Dataset records:
** begin **
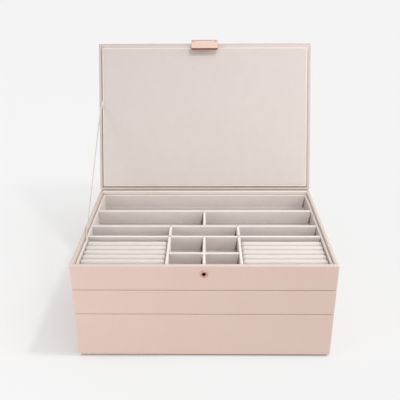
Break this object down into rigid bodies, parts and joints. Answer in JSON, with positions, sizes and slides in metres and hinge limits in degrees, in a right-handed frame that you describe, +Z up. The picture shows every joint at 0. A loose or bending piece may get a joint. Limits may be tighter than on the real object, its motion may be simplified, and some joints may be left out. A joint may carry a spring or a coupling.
{
  "type": "tiered jewellery box",
  "caption": "Wide leatherette jewellery box of stacked lift-off trays with velvet compartments and ring rolls, under a hinged padded lid with a stay ribbon and a press clasp.",
  "frame": {"origin": "middle of the underside, on the flat that rests on the table", "axes": "+X to the right side of the box as seen from the front, -Y to the front with the clasp, +Z up through the stacked trays"},
  "size_m": [0.37, 0.3608, 0.4004],
  "materials": {
    "leatherette": "pale rose leatherette, semi-matt, wrapped over board",
    "base_board": "fibreboard covered in matt rose paper",
    "velvet": "light greige velvet, short pile, over card",
    "padded_velvet": "light greige velvet, short pile, over foam",
    "ribbon": "woven satin-edge ribbon",
    "rose_metal": "polished rose-gold plating",
    "socket_dark": "dull dark plating inside the press socket"
  },
  "bodies": {
    "bottom_tray": {"bottom_shell": "leatherette", "bottom_base": "base_board", "bottom_liner": "velvet", "bottom_cross_divider": "velvet", "bottom_long_divider": "velvet"},
    "middle_tray": {"middle_shell": "leatherette", "middle_base": "base_board", "middle_liner": "velvet", "middle_long_divider": "velvet", "middle_rear_partition": "velvet", "middle_front_partition_left": "velvet", "middle_front_partition_right": "velvet"},
    "top_tray": {"top_shell": "leatherette", "top_base": "base_board", "top_liner": "velvet", "rear_row_divider": "velvet", "second_row_divider": "velvet", "third_row_divider": "velvet", "second_row_partition": "velvet", "third_row_partition_left": "velvet", "third_row_partition_right": "velvet", "ring_bay_divider_left": "velvet", "ring_bay_divider_right": "velvet", "cell_divider_lengthwise": "velvet", "cell_divider_crosswise": "velvet", "ring_roll_left_1": "padded_velvet", "ring_roll_left_2": "padded_velvet", "ring_roll_left_3": "padded_velvet", "ring_roll_left_4": "padded_velvet", "ring_roll_left_5": "padded_velvet", "ring_roll_left_6": "padded_velvet", "ring_roll_right_1": "padded_velvet", "ring_roll_right_2": "padded_velvet", "ring_roll_right_3": "padded_velvet", "ring_roll_right_4": "padded_velvet", "ring_roll_right_5": "padded_velvet", "ring_roll_right_6": "padded_velvet", "socket_eyelet": "rose_metal", "socket_cup": "socket_dark", "hinge_spine": "leatherette", "stay_ribbon": "ribbon"},
    "lid": {"lid_board": "leatherette", "lid_panel": "padded_velvet", "clasp_leaf": "rose_metal"},
    "clasp_flap": {"clasp_pin": "rose_metal", "clasp_flap": "rose_metal", "clasp_stud": "rose_metal"}
  },
  "joints": [
    {"name": "middle_tray_lift", "type": "slide", "parent": "bottom_tray", "child": "middle_tray", "axis": [0, 0, 1], "range_m": [0, 0.06]},
    {"name": "top_tray_lift", "type": "slide", "parent": "middle_tray", "child": "top_tray", "axis": [0, 0, 1], "range_m": [0, 0.06]},
    {"name": "lid_hinge", "type": "hinge", "parent": "top_tray", "child": "lid", "pos_m": [0, 0.1277, 0.1561], "axis": [1, 0, 0], "range_deg": [0, 111.4], "deforming": ["stay_ribbon", "hinge_spine"]},
    {"name": "clasp_turn", "type": "hinge", "parent": "lid", "child": "clasp_flap", "pos_m": [0, 0.22201, 0.39785], "axis": [1, 0, 0], "range_deg": [-48.01, 0]}
  ],
  "couplings": [
    {"joint": "clasp_turn", "follows": "lid_hinge", "ratio": -0.43088}
  ]
}
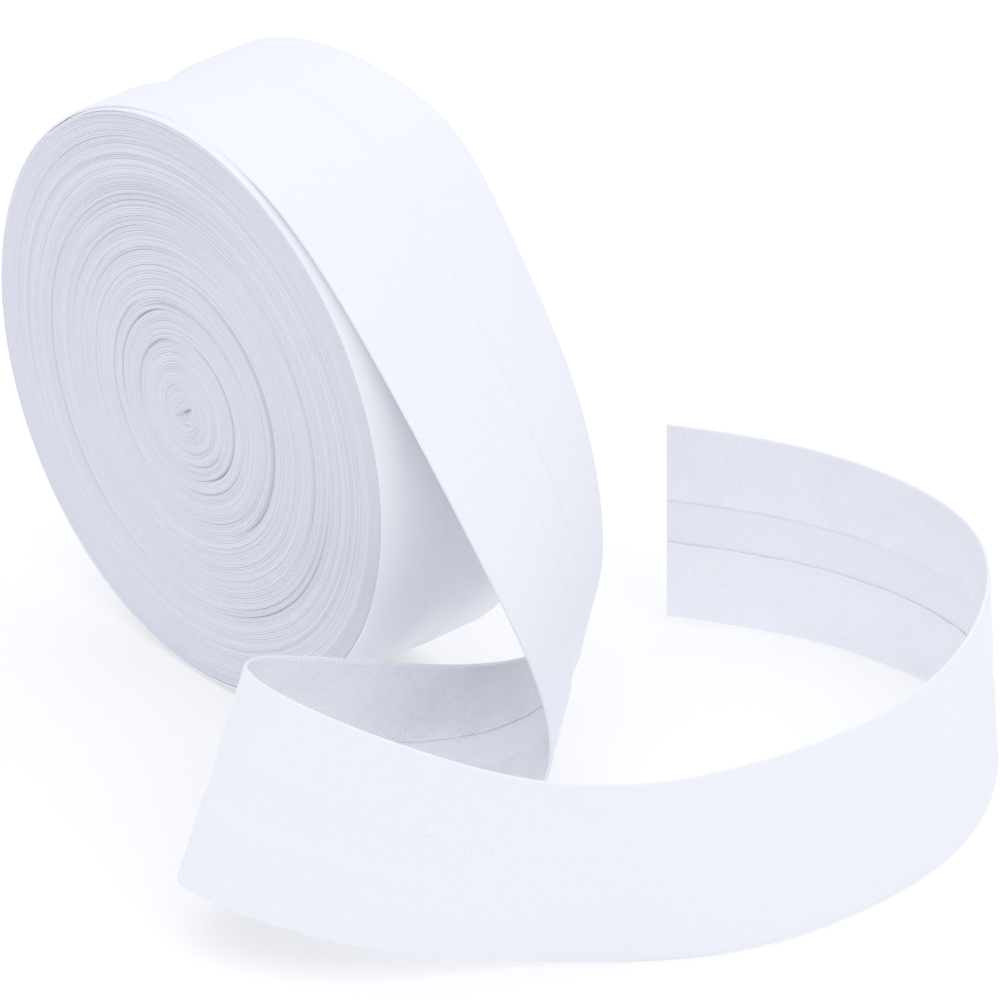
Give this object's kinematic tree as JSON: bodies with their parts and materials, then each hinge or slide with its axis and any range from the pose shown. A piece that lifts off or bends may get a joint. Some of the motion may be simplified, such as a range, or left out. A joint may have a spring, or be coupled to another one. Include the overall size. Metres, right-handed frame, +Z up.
{
  "type": "roll of bias tape",
  "caption": "Coreless roll of white folded cotton bias tape standing on its rim, with a loose end that falls, folds back and stands in an open loop.",
  "frame": {"origin": "middle of the flat spot on the roll's rim, on the surface that the roll stands on, midway between the roll's two faces", "axes": "+Z up, +Y along the roll's axis from its near face to its far face, +X towards the side on which the loose tape falls"},
  "size_m": [0.2064, 0.1683, 0.1244],
  "materials": {
    "wound_edges": "matt folded edges of wound white cotton tape, pressed side by side",
    "tape_cloth": "white cotton cut on the bias, with a faint sheen on its face and a fine diagonal weave on its back"
  },
  "bodies": {
    "root": {"wound_roll": "wound_edges", "loose_tail": "tape_cloth"}
  },
  "joints": []
}
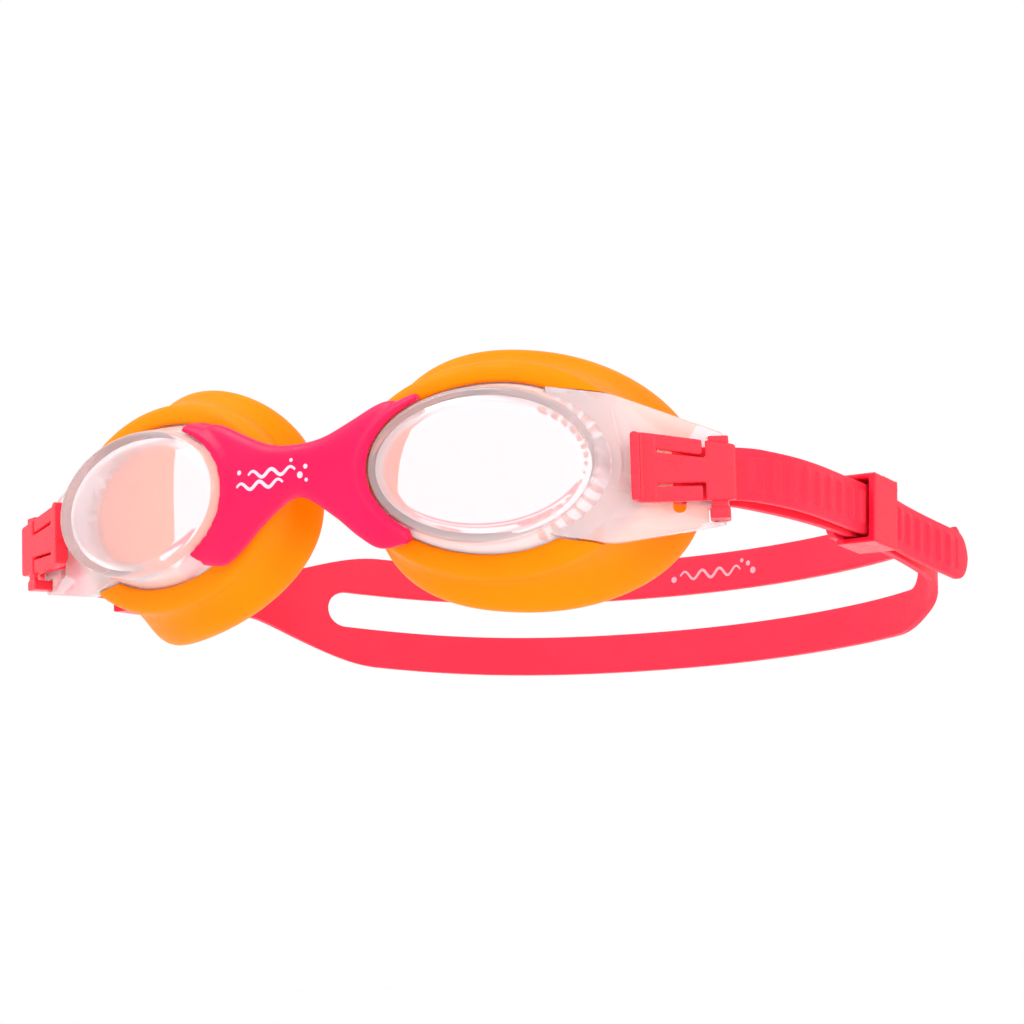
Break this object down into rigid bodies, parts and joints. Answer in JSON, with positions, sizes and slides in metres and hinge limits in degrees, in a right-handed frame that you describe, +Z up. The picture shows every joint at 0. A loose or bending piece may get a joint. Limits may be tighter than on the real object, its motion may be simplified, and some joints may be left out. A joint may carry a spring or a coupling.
{
  "type": "swim goggles",
  "caption": "Children's swim goggles: clear oval eye pieces with side arms, soft face gaskets, flexible nose bridge, hinged strap clips, sliding keepers and a split head strap.",
  "frame": {"origin": "centre of the overall box in X and Y, on the plane under the gaskets and the lower strap band", "axes": "+X from one eye piece to the other, +Y back from the lenses to the rear of the strap, +Z up; names ending in _right are on +X"},
  "size_m": [0.1576, 0.1314, 0.0428],
  "materials": {
    "lens": "clear polished",
    "gasket": "satin",
    "bridge": "satin",
    "clip": "gloss",
    "strap": "satin"
  },
  "bodies": {
    "left_eye": {"lens_left": "lens", "gasket_left": "gasket", "nose_bridge": "bridge", "strap_side_left": "strap", "strap_tail_left": "strap", "strap_upper_band_left": "strap", "strap_lower_band_left": "strap"},
    "right_eye": {"lens_right": "lens", "gasket_right": "gasket", "strap_side_right": "strap", "strap_tail_right": "strap", "strap_upper_band_right": "strap", "strap_lower_band_right": "strap"},
    "clip_right": {"clip_right": "clip"},
    "tab_upper_right": {"latch_tab_upper_right": "clip"},
    "tab_lower_right": {"latch_tab_lower_right": "clip"},
    "keeper_right": {"keeper_right": "clip"},
    "clip_left": {"clip_left": "clip"},
    "tab_upper_left": {"latch_tab_upper_left": "clip"},
    "tab_lower_left": {"latch_tab_lower_left": "clip"},
    "keeper_left": {"keeper_left": "clip"}
  },
  "joints": [
    {"name": "bridge_flex", "type": "hinge", "parent": "left_eye", "child": "right_eye", "pos_m": [0, -0.06316, 0.02251], "axis": [0, 0, 1], "range_deg": [-12, 15], "stiffness_Nm_per_rad": 0.05, "deforming": ["nose_bridge", "strap_side_right", "strap_tail_right", "strap_upper_band_right", "strap_lower_band_right", "strap_side_left", "strap_tail_left", "strap_upper_band_left", "strap_lower_band_left"]},
    {"name": "clip_lift_right", "type": "hinge", "parent": "right_eye", "child": "clip_right", "pos_m": [0.06671, -0.0435, 0.02251], "axis": [0, 0, 1], "range_deg": [0, 60]},
    {"name": "clip_lift_left", "type": "hinge", "parent": "left_eye", "child": "clip_left", "pos_m": [-0.06671, -0.0435, 0.02251], "axis": [0, 0, -1], "range_deg": [0, 60]},
    {"name": "tab_upper_press_right", "type": "hinge", "parent": "clip_right", "child": "tab_upper_right", "pos_m": [0.0599, -0.05072, 0.0244], "axis": [0.4431, -0.8965, 0], "range_deg": [-5, 0], "stiffness_Nm_per_rad": 0.02},
    {"name": "tab_lower_press_right", "type": "hinge", "parent": "clip_right", "child": "tab_lower_right", "pos_m": [0.0599, -0.05072, 0.0159], "axis": [0.4431, -0.8965, 0], "range_deg": [0, 5], "stiffness_Nm_per_rad": 0.02},
    {"name": "tab_upper_press_left", "type": "hinge", "parent": "clip_left", "child": "tab_upper_left", "pos_m": [-0.0599, -0.05072, 0.0244], "axis": [-0.4431, -0.8965, 0], "range_deg": [0, 5], "stiffness_Nm_per_rad": 0.02},
    {"name": "tab_lower_press_left", "type": "hinge", "parent": "clip_left", "child": "tab_lower_left", "pos_m": [-0.0599, -0.05072, 0.0159], "axis": [-0.4431, -0.8965, 0], "range_deg": [-5, 0], "stiffness_Nm_per_rad": 0.02},
    {"name": "keeper_slide_right", "type": "slide", "parent": "right_eye", "child": "keeper_right", "axis": [0.033, 0.9946, -0.0983], "range_m": [-0.006, 0.006]},
    {"name": "keeper_slide_left", "type": "slide", "parent": "left_eye", "child": "keeper_left", "axis": [-0.0331, 0.9994, -0.0041], "range_m": [-0.006, 0.006]}
  ]
}
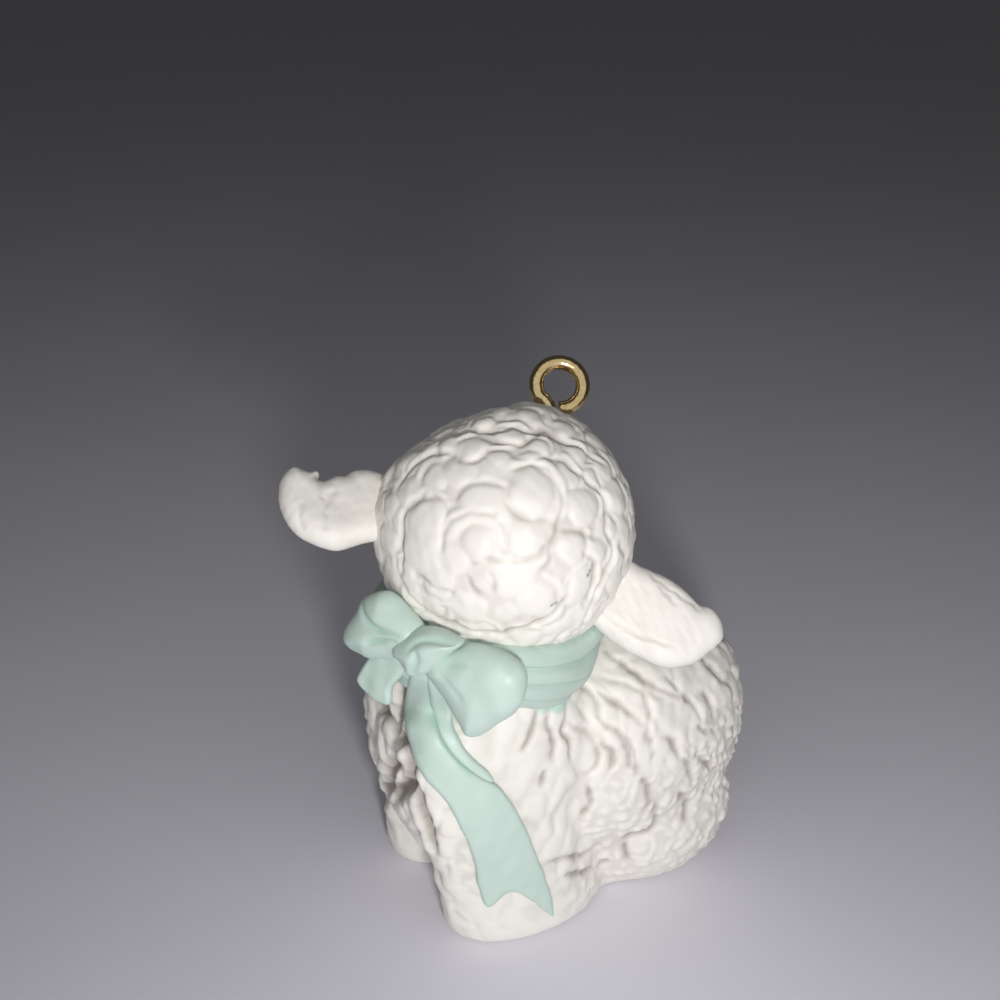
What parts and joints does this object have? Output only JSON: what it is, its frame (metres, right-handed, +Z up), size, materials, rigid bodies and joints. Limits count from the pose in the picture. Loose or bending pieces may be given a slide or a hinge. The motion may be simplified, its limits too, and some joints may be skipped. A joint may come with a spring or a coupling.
{
  "type": "lamb ornament",
  "caption": "Small hollow porcelain lamb, lying down and looking back, with a clay ribbon bow at its neck and a brass screw eye in its crown for hanging.",
  "frame": {"origin": "on the flat base, directly under the middle of the head", "axes": "+Z up, +X the way the chest faces, +Y the lamb's left side"},
  "size_m": [0.0551, 0.0321, 0.0606],
  "materials": {
    "bisque": "matte unglazed bisque porcelain with fine wool texture",
    "ribbon": "pale mint underglaze colour, satin",
    "plug": "matte filler",
    "brass": "bright drawn wire"
  },
  "bodies": {
    "root": {"body_casting": "bisque", "head_casting": "bisque", "left_ear": "bisque", "right_ear": "bisque", "left_foreleg": "bisque", "right_foreleg": "bisque", "left_haunch": "bisque", "right_haunch": "bisque", "tail": "bisque", "ribbon_collar": "ribbon", "bow_knot": "ribbon", "bow_loop_rear": "ribbon", "bow_loop_front": "ribbon", "ribbon_tail_long": "ribbon", "ribbon_tail_fold": "ribbon", "ribbon_tail_short": "ribbon", "anchor_plug": "plug", "screw_eye": "brass"}
  },
  "joints": []
}
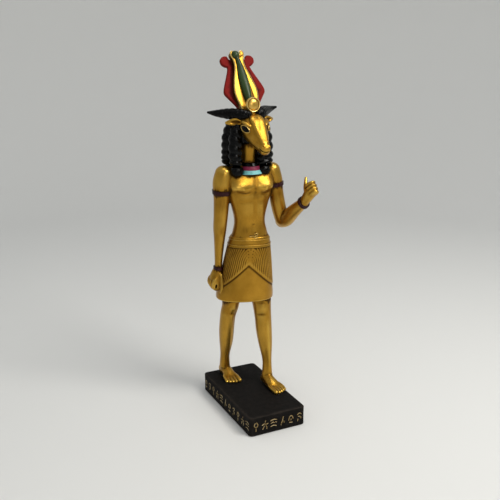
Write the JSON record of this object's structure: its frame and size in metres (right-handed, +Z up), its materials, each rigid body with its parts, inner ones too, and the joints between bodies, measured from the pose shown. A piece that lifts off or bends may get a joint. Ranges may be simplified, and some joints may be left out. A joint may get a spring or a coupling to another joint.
{
  "type": "egyptian god figurine",
  "caption": "Striding ram-headed god with a raised fist, ribbed wig, ram's horns and tall plumed crown, on a rectangular plinth with a row of signs.",
  "frame": {"origin": "centre of the plinth's underside", "axes": "+Z up, the figure looks along -Y, its right hand is towards -X"},
  "size_m": [0.0678, 0.091, 0.2801],
  "materials": {
    "gold_figure": "cast resin with satin gold paint, gloss black wig and horns, red plumes",
    "black_plinth": "cast resin with matt black paint and dull gold signs"
  },
  "bodies": {
    "root": {"figure": "gold_figure", "plinth": "black_plinth"}
  },
  "joints": []
}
** end **
Description of the task: Using the material above, extract the line that contains "Write the JSON" and every line after it, exactly as given; stop at the last line.

Answer for the task:
Write the JSON record of this object's structure: its frame and size in metres (right-handed, +Z up), its materials, each rigid body with its parts, inner ones too, and the joints between bodies, measured from the pose shown. A piece that lifts off or bends may get a joint. Ranges may be simplified, and some joints may be left out. A joint may get a spring or a coupling to another joint.
{
  "type": "egyptian god figurine",
  "caption": "Striding ram-headed god with a raised fist, ribbed wig, ram's horns and tall plumed crown, on a rectangular plinth with a row of signs.",
  "frame": {"origin": "centre of the plinth's underside", "axes": "+Z up, the figure looks along -Y, its right hand is towards -X"},
  "size_m": [0.0678, 0.091, 0.2801],
  "materials": {
    "gold_figure": "cast resin with satin gold paint, gloss black wig and horns, red plumes",
    "black_plinth": "cast resin with matt black paint and dull gold signs"
  },
  "bodies": {
    "root": {"figure": "gold_figure", "plinth": "black_plinth"}
  },
  "joints": []
}